A Lagoa Grande é um presente dos céus. Rodeada de morros, vicejam em suas margens algarobas, juazeiros, carnaubeiras, sarças e unhas-de-gato. Em suas águas vivem o surubim, o piau, a traíra, a piranha e a curimatá, tanto a de carne amarela como a de carne branca. A de carne amarela, para quem não sabe, é a mais gostosa. Ah, o peixe da lagoa, retalhado, salgado, secado ao sol, fritado na gordura de porco!
     
      Chegando à cidade, ao descer a ladeira da Serra, vislumbramos por entre os morros azulados, lá longe, a faixa azul de suas águas misteriosas. A impressão que temos é que aquela paisagem não é natural, que aquilo é uma pintura, uma paisagem desenhada pela fantasia de uma criança.
     
      Apesar de submersa no esquecimento, a lagoa permanece no inconsciente do povo. Correm estórias e lendas sobre ela.
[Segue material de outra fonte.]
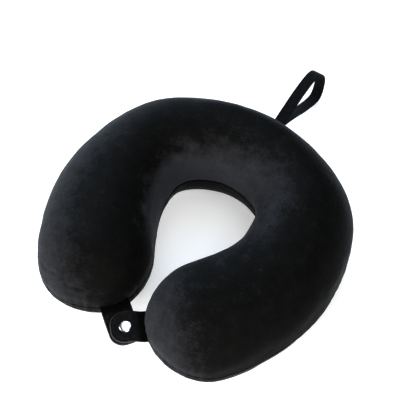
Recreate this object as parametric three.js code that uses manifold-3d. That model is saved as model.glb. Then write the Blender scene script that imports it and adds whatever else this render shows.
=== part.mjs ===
// A U shaped travel neck pillow: a memory foam core in a thin liner, inside a zipped velour cover
// made of a top and a bottom panel. Two snap tabs close the U at the front, and a webbing loop
// hangs the pillow from the middle of its back.
//
// Millimetres. +Z is up, the U opens towards -Y, and the pillow lies on the plane Z = 0.
import * as THREE from 'three';
import { ParametricGeometry } from 'three/addons/geometries/ParametricGeometry.js';
import { mergeVertices } from 'three/addons/utils/BufferGeometryUtils.js';
import Module from 'manifold-3d';

// The spine is the pillow's centre line in plan, from the middle of the back to the right tip.
const SPINE = [[0, 54.5], [85.5, 17.5], [101, -53.5], [80, -119], [29.5, -184]];
const SEAM_Z = 44; // height of the seam between the top and bottom panels
const HALF_WIDTH = [41.5, 41.5, 72.5, 54.5]; // Bezier values, from the back to a tip
const CROWN = [60, 60, 54, 61]; // height above the seam, Bezier values, from the back to a tip
const DEPTH = 46.8; // more than SEAM_Z, so that a strip of the underside lies flat
const TIP_LENGTH = 57; // length over which an arm rounds off
const TOP_ROUNDNESS = 2; // exponents of the section's superellipse
const OUTER_ROUNDNESS = 1.7;
const INNER_ROUNDNESS = 2.15;

const TIP_RINGS = 5;
const BODY_RINGS = 22;
const SIDES = 20;

const GAP = 0.3; // clearance between pieces that touch
const COVER = 2.6; // velour and its backing
const LINER = 1;
const SEAM_GAP = 0.3;
const LINER_SLIT = { length: 120, width: 1.5, fromY: 76, toY: 106 };
const BEYOND = 500; // further than any part of the pillow

// The zipper follows a circle along the seam. Angles run from +Y towards -X.
const ZIP = {
  x: -8.5, y: -70, radius: 163.2, from: 7, to: 47, panelCut: 6.6, cutDepth: 8, segments: 14,
  tapeFrom: 7.2, tapeTo: 46.8, tapeEdge: 0.6, tapeWidth: 5.7, tapeThickness: 0.6,
  coilFrom: 10, coilTo: 44.5, coilEdge: 0.5, coilWidth: 1.7, coilThickness: 1.4,
};
const STOP = { length: 1.8, width: 1.8, thickness: 1.6 };
const SLIDER = {
  angle: 12.1, length: 8.6, width: 6.6, outerPlate: 0.9, innerPlate: 0.7,
  flange: 0.7, webLength: 2, webWidth: 0.4,
};
const CROWN_BRIDGE = { length: 6, width: 1.6, height: 2.7, wall: 0.8 };
const PULL = {
  length: 22, width: 6, thickness: 1, windowWidth: 2.6, windowLength: 3.6, bar: 1, segments: 8,
};

// The tabs cross at the snap. The lower tab comes from the left arm, the upper from the right.
const SNAP = { x: 4.5, y: -187.6 };
const TAB = {
  slope: 36.4, width: 34, endRadius: 14, overhang: 15, rise: 3.7, bendShare: 0.6,
  outerPly: 1.3, innerPly: 0.35, stiffener: 0.25, tailLength: 12, postHole: 2.1,
  straightSteps: 8, cornerSteps: 5,
};
const HINGE_GAP = 0.25; // from a hinge's axis to the pieces on either side of it
const HINGE_BEVEL = 2.4; // how far a tab's root slants back for each mm of its thickness
const UPPER_TAB = { name: 'upper_tab', reach: 18.5, side: 1 };
const LOWER_TAB = { name: 'lower_tab', reach: 26.2, side: -1 };
const PRESS_STUD = {
  capRadius: 6.25, capRim: 0.8, capDome: 2.1, capSteps: 6, postRadius: 1.75, postEnd: 0.5,
  socketRadius: 5.5, socketHeight: 3, socketBore: 3, socketBoreDepth: 2.2,
  studRadius: 5.25, studFlange: 0.9, studBore: 1.5, neckRadius: 2.1, headRadius: 2.5,
  bulgeHeight: 1.4, headTopRadius: 2, headHeight: 2.3,
  eyeletRadius: 5.25, eyeletFlange: 0.7, tubeRadius: 1.2, roundSegments: 20,
};

// The loop's webbing, as it hangs from the seam at the middle of the back. y is measured
// outwards from the wall and z from the seam, along the middle of the strap.
const LOOP = {
  x: -4.2, wallY: 96, hingeOffset: 2.2, width: 13, thickness: 1.3, tailLength: 8, steps: 40,
  strap: [[14, 0.75], [59, 11.3], [91, 10.2], [107.5, -11], [101, -38], [72, -29.5], [37, -10.5],
    [14, -0.75]],
};

const LOOP_ROOT = LOOP.strap[0][1] + LOOP.thickness / 2; // half the thickness of both straps

const COLOURS = {
  velour: 0x16171b, webbing: 0x1c1c20, tab: 0x1a1b1e, tape: 0x141416, coil: 0x1b1b1d,
  nickel: 0xd6d7da, enamel: 0x1d1d1f, stiffener: 0xd8d8d4, liner: 0xe6e4de, foam: 0xece3c8,
};

const wasm = await Module();
wasm.setup();

const material = (color, roughness, metalness = 0) =>
  new THREE.MeshStandardMaterial({ color, roughness, metalness });
const MATERIALS = {
  velour: material(COLOURS.velour, 0.95),
  webbing: material(COLOURS.webbing, 0.85),
  tab: material(COLOURS.tab, 0.9),
  tape: material(COLOURS.tape, 0.9),
  coil: material(COLOURS.coil, 0.45),
  nickel: material(COLOURS.nickel, 0.25, 1),
  enamel: material(COLOURS.enamel, 0.35),
  stiffener: material(COLOURS.stiffener, 0.9),
  liner: material(COLOURS.liner, 0.9),
  foam: material(COLOURS.foam, 1),
};

const pillow = new THREE.Group();

// Solids

function weld(geometry) {
  geometry.deleteAttribute('normal');
  geometry.deleteAttribute('uv');
  const welded = mergeVertices(geometry);
  const corners = welded.getIndex().array;
  const kept = [];
  for (let i = 0; i < corners.length; i += 3) {
    const [a, b, c] = corners.slice(i, i + 3);
    if (a !== b && b !== c && c !== a) kept.push(a, b, c);
  }
  welded.setIndex(kept);
  return welded;
}

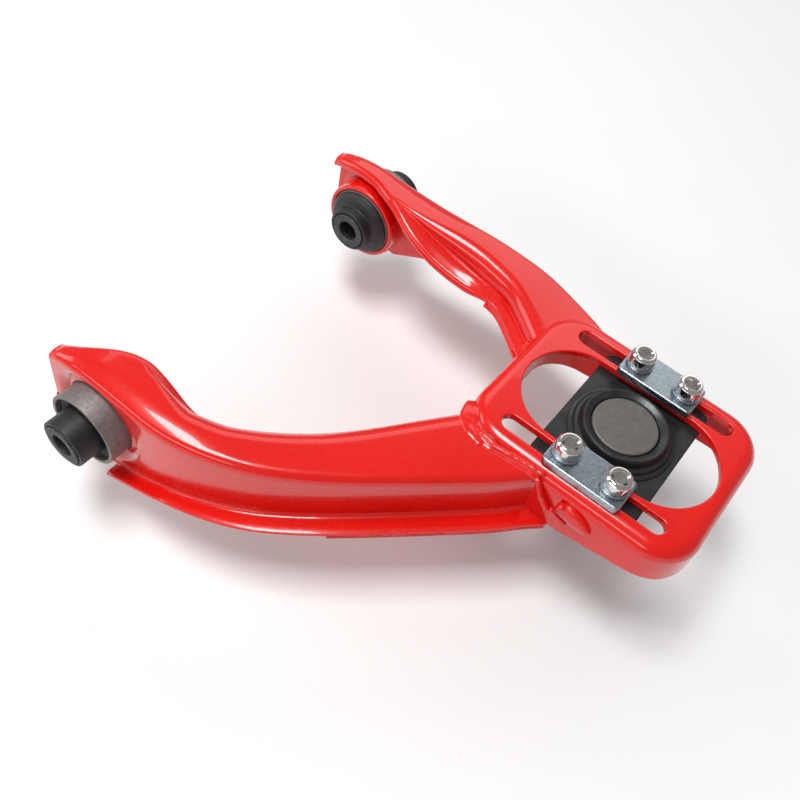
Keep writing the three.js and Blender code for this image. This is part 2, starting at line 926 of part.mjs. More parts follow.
add('ball_joint_housing', jointHousing(), finish.blackOxide(), carriage);
add(
  'joint_cover_disc',
  rod(CUP.lipInner - GAP, COVER.low, COVER.high, 40),
  finish.greyPhosphate(),
  carriage,
);
add(
  'preload_spring_washer',
  ring(PRELOAD.inner, CUP.inner - GAP, PRELOAD.low, PRELOAD.high),
  finish.darkSteel(),
  carriage,
);
add('upper_ball_seat', upperSeat(), finish.polymer(), carriage);
add('lower_ball_seat', lowerSeat(), finish.polymer(), carriage);
add('ball_stud', ballStud(), finish.darkSteel(), carriage);
add('dust_boot', dustBoot(), finish.rubber(), carriage);
add('boot_upper_ring', bootRing(BOOT.upperRing), finish.darkSteel(), carriage);
add('boot_lower_ring', bootRing(BOOT.lowerRing), finish.darkSteel(), carriage);
add('castle_nut', castleNut(), finish.zinc(), carriage);
add('cotter_pin', cotterPin(), finish.zinc(), carriage);

for (const [sideName, side] of [['near', -1], ['far', 1]]) {
  add(`${sideName}_clamp_plate`, clampPlate(side), finish.zinc(), carriage);
  for (const [endName, end] of [['inboard', -1], ['outboard', 1]]) {
    const place = new THREE.Group();
    place.position.set((end * SCREW.spacing) / 2, side * SLOT.offset, 0);
    carriage.add(place);
    add(`${sideName}_${endName}_cap_screw`, capScrew(), finish.chrome(), place);
    add(`${sideName}_${endName}_lock_washer`, lockWasher(), finish.zinc(), place);
  }
}

export default arm;
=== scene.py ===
import math

import bmesh
import bpy
from mathutils import Matrix, Vector, noise


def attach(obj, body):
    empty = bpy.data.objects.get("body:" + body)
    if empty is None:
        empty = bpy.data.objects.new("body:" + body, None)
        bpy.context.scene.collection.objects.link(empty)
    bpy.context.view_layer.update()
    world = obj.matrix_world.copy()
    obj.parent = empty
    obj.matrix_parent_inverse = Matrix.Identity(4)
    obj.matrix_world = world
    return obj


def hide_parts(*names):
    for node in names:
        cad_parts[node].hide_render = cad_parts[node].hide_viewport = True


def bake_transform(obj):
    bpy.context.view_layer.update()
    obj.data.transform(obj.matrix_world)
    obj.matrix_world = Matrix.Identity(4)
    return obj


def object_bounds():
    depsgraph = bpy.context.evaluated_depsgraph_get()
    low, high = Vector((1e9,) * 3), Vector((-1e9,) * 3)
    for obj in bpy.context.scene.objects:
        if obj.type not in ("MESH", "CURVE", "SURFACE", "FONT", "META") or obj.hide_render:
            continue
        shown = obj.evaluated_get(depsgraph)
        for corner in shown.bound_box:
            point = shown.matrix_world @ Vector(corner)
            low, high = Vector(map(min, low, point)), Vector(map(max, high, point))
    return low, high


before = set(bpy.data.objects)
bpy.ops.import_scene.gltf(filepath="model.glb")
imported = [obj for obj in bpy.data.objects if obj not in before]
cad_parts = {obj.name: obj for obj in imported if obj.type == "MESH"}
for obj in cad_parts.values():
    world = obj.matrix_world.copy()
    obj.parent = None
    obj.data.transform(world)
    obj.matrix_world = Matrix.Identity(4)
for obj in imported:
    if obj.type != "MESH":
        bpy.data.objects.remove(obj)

cad_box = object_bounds()

# Every size below is in millimetres, in the frame of the CAD model: the origin is the middle of the
# pivot axis, +X points to the ball joint, +Y to the short arm's bush and +Z up.
MM = 0.001

# ---- camera

CAMERA_PLACE = Vector((222.2, -248.6, 371.0)) * MM
CAMERA_AZIMUTH = math.radians(26.33)
CAMERA_DROP = math.radians(52.99)
CAMERA_ROLL = math.radians(14.51)
CAMERA_LENS = 40.7


def add_object(name, data):
    made = bpy.data.objects.new(name, data)
    bpy.context.scene.collection.objects.link(made)
    return made


def make_camera():
    data = bpy.data.cameras.new("camera")
    data.sensor_width = 36.0
    data.lens = CAMERA_LENS
    data.clip_start = 0.01
    camera = add_object("camera", data)
    level = Vector((math.cos(CAMERA_AZIMUTH), math.sin(CAMERA_AZIMUTH), 0))
    ahead = Vector((-math.sin(CAMERA_AZIMUTH), math.cos(CAMERA_AZIMUTH), 0))
    ahead = ahead * math.cos(CAMERA_DROP) - Vector((0, 0, math.sin(CAMERA_DROP)))
    above = level.cross(ahead)
    right = level * math.cos(CAMERA_ROLL) + above * math.sin(CAMERA_ROLL)
    up = right.cross(ahead)
    turn = Matrix((right, up, -ahead)).transposed().to_4x4()
    camera.matrix_world = Matrix.Translation(CAMERA_PLACE) @ turn
    bpy.context.scene.camera = camera


make_camera()

# ---- materials


def fill(node, values):
    """Sets a node's inputs by name."""
    for name, value in values.items():
        node.inputs[name].default_value = value
    return node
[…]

Dizem que é encantada. O certo é que, noutros tempos, quando a cidade era menor e não havia muitos recursos de sobrevivência, ela foi a tábua de salvação, uma verdadeira mãe dos pobres.
     
      Em época de seca, no momento em que a safra de milho, feijão, mandioca ou arroz falhava e as dificuldades aumentavam, os pescadores acampavam em suas margens para pescar com tarrafas, anzóis e enganchos.
     
      Os mais velhos contam que ali era uma malhada de gado e que, num belo dia, milagrosamente apareceu aquele mundão d’água. De um simples pasto de animais, a lagoa transfigurou-se em mágica. E a fantasia das pessoas foi se reinventando ao longo do tempo: pescadores já viram carneiros de ouro pastejando nas encostas dos morros, já pescaram com a mãe d’água sentada na proa da canoa...
     
      Na beira da lagoa, jaz um bloco de pedra conhecido por Pedra Caída. Reza a tradição que dentro dele estão guardadas muitas riquezas, e que para abri-lo, é preciso achar a chave do segredo, escondida nalgum recanto das águas. Há pescadores que sonham puxar na rede a tal chave encantada.
     
      Contam que um pescador estava ao lado da pedra e uma bola de ouro, brilhante, veio girando em sua direção. Ele a pegou e a colocou na capanga. Com usura, apanhou seus apetrechos e correu para a cidade a dar a notícia alvissareira a todos que encontrava no caminho. Quando chegou ao lar, com as pessoas se aglomerando ao redor, qual não foi a decepção do pescador ao entornar a capanga para mostrar o tesouro! O que se viu caindo no chão, diante dos olhos risonhos do povo, foram umas chumbeiras de anzol, uns corrós que ele tinha pescado e um muçum, que até hoje ninguém sabe como se meteu naquela capanga!
     
      São muitos os contos, as lendas da lagoa. No altar da Igreja, a imagem de São João Batista ostenta uma pedra na mão estendida. Segundo a crença popular, se a pedra for retirada da mão do santo, a lagoa secará, e secará também o infeliz que fizer esta desdita. Até agora ninguém se atreveu a ficar seco igual aos deliciosos peixes da lagoa.     
     
      Mas, nestes tempos modernos, não se dá valor a essas histórias fabulosas. Não sei se o jovem sanjoanense sente a mesma magia que sentimos quando lembramos da Lagoa Grande, ou quando, chegando à cidade, ao descer a serra, avistamos de longe aquela paisagem azulada que mais parece uma aquarela de criança.